Potential Benefits/Uses for Health
What is classical conditioning used for psychology and therapy?
Various behavior therapies draw upon CC theory to help patients change unwanted behaviors and manage anxiety symptoms, addictions, phobia disorders, PTSD symptoms, and more.
Research has demonstrated that classical conditioning alters human behavior.
It’s a key focus in behavior therapy, which is an approach that focuses on reinforcing desired behaviors and eliminating undesired behaviors and is often used to help drug users deal with cravings.
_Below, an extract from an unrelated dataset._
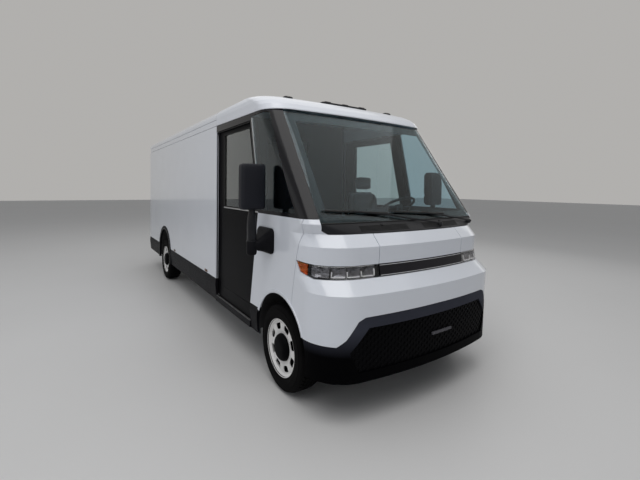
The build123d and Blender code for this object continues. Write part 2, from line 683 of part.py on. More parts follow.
with BuildPart() as roof_rails:
    for side in SIDES.values():
        box_between((BODY_REAR_X + REAR_POST + SEAT_GAP, at(RAIL_FRONT_REACH)),
                    (side * LINER_Y, side * (INNER_Y - SEAT_GAP)), (RAIL_FOOT_Z, ROOF_BEND_Z - RAIL_DROP))
        box_between((BODY_REAR_X + REAR_POST + SEAT_GAP, at(DOORWAY_REAR) - SEAM),
                    (side * (INNER_Y - SEAT_GAP), side * HALF_WIDTH),
                    (PANEL_TOP_Z + SEAM / 2, RAIL_TOP_Z - SEAM / 2))
        box_between((at(POCKET_REACH), at(RAIL_FRONT_REACH)),
                    (side * (LINER_Y - TRACK_DEPTH), side * LINER_Y),
                    (TRACK_Z, TRACK_Z + TRACK_HEIGHT))
write(roof_rails.part, "roof_rails")

# ---------------------------------------------------------------- body sides and their trim
rear_arch_z = TYRE_RADIUS + REAR_ARCH_RISE


def cut_rear_arches(radius):
    """Cut both rear wheel arches through the whole width."""
    with BuildSketch(Plane.XZ) as arch:
        with Locations((REAR_AXLE_X, rear_arch_z)):
            Circle(radius)
    extrude(arch.sketch, amount=BODY_WIDTH, both=True, mode=Mode.SUBTRACT)


with BuildPart() as side_panels:
    for side in SIDES.values():
        box_between((BODY_REAR_X, at(DOORWAY_REAR)), (side * INNER_Y, side * HALF_WIDTH),
                    (SKIRT_TOP_Z + SEAM / 2, PANEL_TOP_Z - SEAM / 2))
    cut_rear_arches(REAR_ARCH_RADIUS + ARCH_TRIM + SEAM / 2)
write(side_panels.part, "side_panels")

skirt_section = [(INNER_Y, SKIRT_TOP_Z - SEAM / 2), (HALF_WIDTH, SKIRT_TOP_Z - SEAM / 2),
                 (HALF_WIDTH + SKIRT_PROUD, SKIRT_RIDGE_Z), (HALF_WIDTH - SKIRT_TUCK, SKIRT_FOOT_Z),
                 (INNER_Y, SKIRT_FOOT_Z)]

with BuildPart() as skirts:
    with BuildSketch(Plane.YZ.offset(BODY_REAR_X)):
        for side in SIDES.values():
            with BuildLine():
                Polyline(*[(side * y, z) for y, z in skirt_section], close=True)
            make_face()
    extrude(amount=at(DOORWAY_REAR) - BODY_REAR_X)
    cut_rear_arches(REAR_ARCH_RADIUS + ARCH_TRIM + SEAM / 2)

with BuildPart() as door_sill_trim:
    with BuildSketch(Plane.YZ.offset(at(DOORWAY_FOOT_FRONT))):
        for side in SIDES.values():
            with BuildLine():
                Polyline(*[(side * y, min(z, FENDER_FOOT_Z - SEAM / 2)) for y, z in skirt_section],
                         close=True)
            make_face()
    extrude(amount=at(0) - at(DOORWAY_FOOT_FRONT))
    with BuildSketch(Plane.XZ):
        with Locations((FRONT_AXLE_X, TYRE_RADIUS + ARCH_RISE)):
            Circle(ARCH_RADIUS)
    extrude(amount=BODY_WIDTH, both=True, mode=Mode.SUBTRACT)

with BuildPart() as arch_trims:
    for side in SIDES.values():
        with BuildSketch(Plane.XZ.offset(-side * INNER_Y)):
            with Locations((REAR_AXLE_X, rear_arch_z)):
                Circle(REAR_ARCH_RADIUS + ARCH_TRIM)
                Circle(REAR_ARCH_RADIUS, mode=Mode.SUBTRACT)
            with Locations((REAR_AXLE_X, SKIRT_FOOT_Z)):
                Rectangle(FAR, FAR, align=(Align.CENTER, Align.MAX), mode=Mode.SUBTRACT)
        extrude(amount=-side * (WALL + ARCH_TRIM_PROUD))
write(arch_trims.part, "arch_trims")

with BuildPart() as steps:
    for side in SIDES.values():
        box_between((at(DOORWAY_REAR) + STEP_END_GAP, at(DOORWAY_FOOT_FRONT) - STEP_END_GAP),
                    (side * STEP_INNER_Y, side * (HALF_WIDTH - 5)), (STEP_Z - STEP_THICKNESS, STEP_Z))
        box_between((at(DOORWAY_REAR) + STEP_END_GAP, at(DOORWAY_FOOT_FRONT) - STEP_END_GAP),
                    (side * INNER_Y, side * HALF_WIDTH), (SKIRT_FOOT_Z, STEP_Z))
        box_between((at(DOORWAY_REAR) + STEP_END_GAP, at(DOORWAY_FOOT_FRONT) - STEP_END_GAP),
                    (side * STEP_INNER_Y, side * (STEP_INNER_Y + STEP_WALL)),
                    (STEP_Z, FLOOR_Z - FLOOR_THICKNESS - SEAT_GAP))
        for end in (at(DOORWAY_REAR) + STEP_END_GAP, at(DOORWAY_FOOT_FRONT) - STEP_END_GAP - STEP_WALL):
            box_between((end, end + STEP_WALL), (side * STEP_INNER_Y, side * (DOOR_INNER_Y - RUN_GAP)),
                        (STEP_Z, FLOOR_Z - FLOOR_THICKNESS - SEAT_GAP))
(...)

Here are some situations in which aspects of classical conditioning can provide benefits in therapy:
- It’s used in therapeutic techniques like aversion therapy, systematic desensitization, and flooding, which help treat anxiety/fear.
- Aversion therapy encourages individuals to give up undesirable habits by causing them to associate the practice with an unpleasant effect.
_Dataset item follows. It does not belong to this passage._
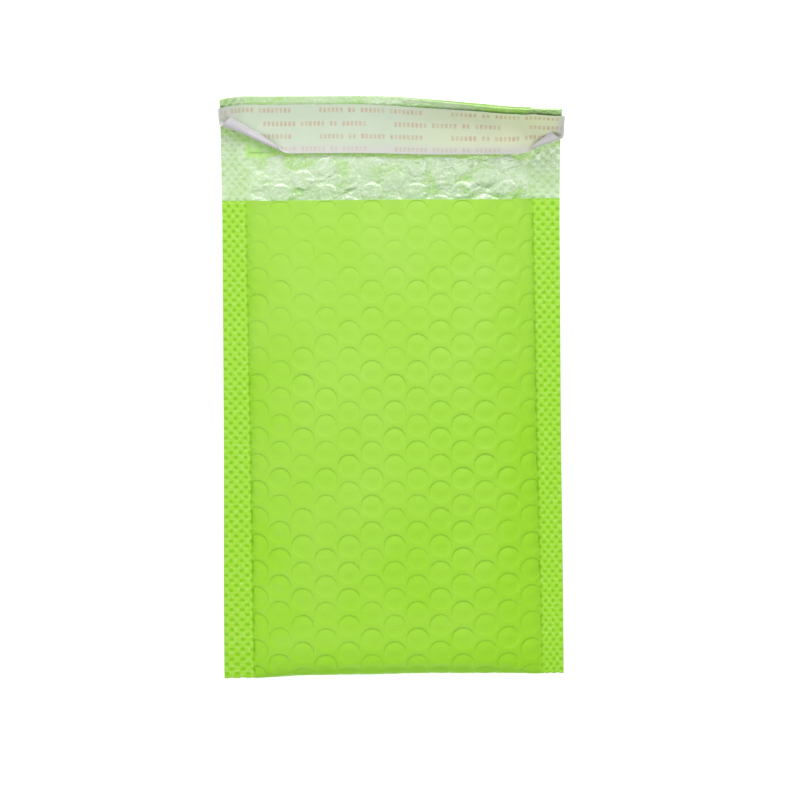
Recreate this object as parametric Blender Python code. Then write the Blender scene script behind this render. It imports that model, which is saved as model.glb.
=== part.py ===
"""Bubble mailer: a lime film envelope lined with bubble film, lying on its back with the flap open.

The outer film is one sheet: it folds at the bottom, is sealed down both sides, and runs on past the
mouth as the flap. The bubble lining is folded inside it and forms the pouch. An adhesive strip and
its release liner lie on the flap. +Z is up out of the front panel and +Y runs towards the flap.
"""

import math

import bmesh
import bpy
import numpy as np
from mathutils import Matrix, Vector
from mathutils.geometry import delaunay_2d_cdt

# Overall size, metres.
WIDTH = 0.150  # edge to edge across the side seals
PANEL = 0.210  # mouth to bottom fold
FLAP = 0.0469  # mouth to the flap's free edge, along the film
SEAL = 0.0118  # width of each side seal

# How the empty mailer stands open.
CROWN = 0.0142  # front panel's highest line above the floor
MOUTH_DROP = 0.0014  # how much lower the mouth is than the crown
FOLD_DROP = 0.0036  # how much lower the bottom fold is
CROWN_AT = 0.58  # crown's place, as a share of the panel above the fold
SEAM_HEIGHT = 0.0020  # underside of the side seals above the floor
SEAM_RISE = 0.012  # width over which the back rises to the seal
FOLD_DEPTH = 0.0070  # how far in from the fold the round end starts
FOLD_DRAWN_IN = 0.0008  # the thick middle pulls the fold up past the flat corners
FOLD_SKEW = 0.0007  # left corner hangs lower than the right one

# How the flap curls up off the floor, in radians at its free edge.
CURL_MIDDLE = 0.25
CURL_RIGHT = 1.16
CURL_LEFT = 0.58
CURL_RIGHT_FROM = 0.090  # width over which the curl grows towards the right edge

# Thicknesses of the layers.
FILM = 0.0008  # outer film over the panels
FILM_SEAL = 0.00035  # outer film at the seals
THINNING = 0.004  # width over which the film thins towards a seal
GAP = 0.0003  # between one layer and the next
FLANGE = 0.00025  # half of the welded lining in a side seal
LINING_WALL = 0.0024  # bubble lining of one panel
LINING_BASE = 0.0005  # flat film between the bubbles, on the flap
STRIP_LEVEL = 0.0019  # lining pressed flat under the adhesive
WEDGE = 0.0027  # the pouch stops this far inside the seal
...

- Systematic desensitization, a type of exposure therapy, involves repeated exposure to something that is causing someone anxiety while that person remains relaxed. It’s done to remove a fear response associated with a phobia by using the body’s natural relaxation response instead. This causes a positive reaction to replace an adverse reaction that was previously associated with a harmless stimulus.
- Flooding is similar to desensitization but is done more intensely.
- Drug counselors advise users to avoid settings that could trigger cravings and a desire to take drugs.
- Some treatments involve having alcoholics ingest bitter substances that cause them to feel sick when they drink, making it less desirable to do so.
- Another example is for people (or animals) who bite their nails; they apply a substance to their fingernails that causes nausea when it’s consumed.
Other ways that CC impacts everyday life include:
- Playing in a role in how mindfulness works. Mindfulness training has been shown to reduce maladaptive forms of conditioning that sustain many unhealthy behaviors and addictions.
- Allowing us to perceive threats and avoid danger.
- Helping build a habit of exercising, since overtime someone starts associating exercise with good feelings (like an endorphin rush or “runner’s high”).
- It can be used to help treat overeating, smoking, and other unwanted habits.
- Helping form relationships and bonding.
- Playing a role in sexual arousal.
CC is also a big reason why advertising works.
Commercials often feature attractive, admirable actors and models using certain products/services, which means that the viewer starts to associate the successful person with the thing that’s being advertised.
- What is classical conditioning? It describes learning through association. It involves associations being made between an environmental stimulus and a naturally occurring stimulus.
- CC deals with responses that are “natural,” involuntary, and occur below the level of conscious awareness. It works by pairing two stimuli together to produce a new learned response.
- Classical conditioning examples include being turned off to food after it makes you sick, learning to like certain smells because they remind you of someone special, enjoying certain types of exercises and meals because they make you feel good afterward.
- Classical vs. operant conditioning, what’s the difference? Operant conditioning deals with voluntary behaviors; it describes learning by making associations between particular actions and consequences.
- Uses and benefits of CC in therapy include helping decrease anxiety, phobias, substance abuse, and unwanted behaviors.